Modern SoCs increasingly contain a variety of processing resources: one or more CPU cores and a GPU, often with a DSP, programmable logic, or one or multiple special-purpose co-processors for tasks such as computer vision. Properly harnessed, such heterogeneous processors often deliver impressive performance at low cost and low power consumption. But mapping applications onto heterogeneous processors is challenging. OpenCL, a specification standard language and runtime from the Khronos Group, enables the development of code that utilizes processing elements within a heterogeneous single- or multi-chip system. However, any processing efficiency gains derived from specialized computing elements can easily be negated by the added latency (not to mention incremental power consumption) incurred by copying data between computing elements.

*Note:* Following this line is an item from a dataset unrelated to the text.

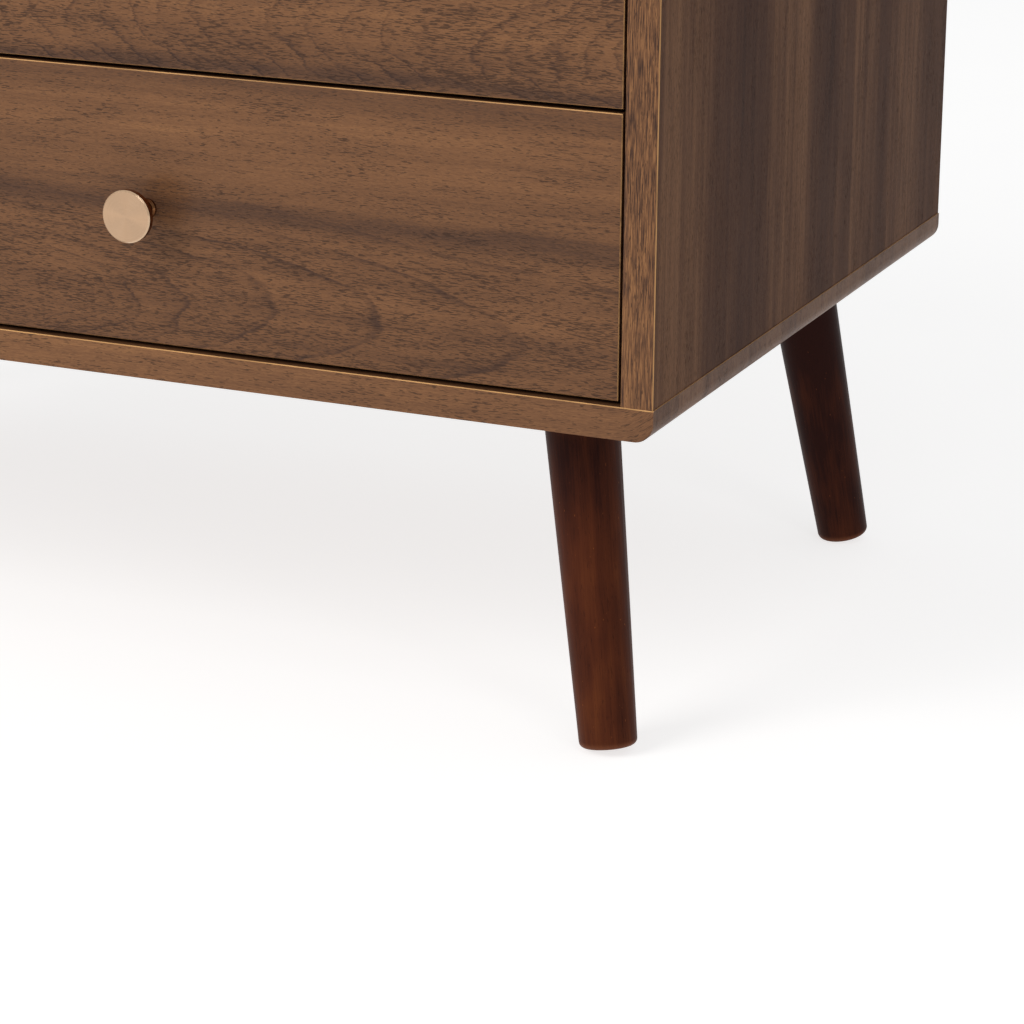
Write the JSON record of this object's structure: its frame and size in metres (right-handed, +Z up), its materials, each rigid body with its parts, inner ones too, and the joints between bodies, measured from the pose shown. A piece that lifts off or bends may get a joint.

Memory coherency among these diverse processing elements enables them to more efficiently share data via pointer-passing and queue-updating operations, versus bundling data and moving it via clumsy I/O operations through complex device drivers. Memory coherency has been common for some time in multi-CPU implementations; expanding the concept to GPUs, DSPs and other dissimilar architectures, however, is more challenging. OpenCL and other heterogeneous programming standards such as OpenMP and C++ AMP don't make any attempt to standardize memory coherency, which requires the implementation of specific hardware features in each processing element. That mission has been taken up by the HSA (Heterogeneous System Architecture) Foundation, an industry group that has its origins in AMD's proprietary Fusion System Architecture program (Figure 1).
Figure 1. The HSA Foundation boasts a sizeable, diverse membership list, but so far only AMD has chips implementing the organization’s standards.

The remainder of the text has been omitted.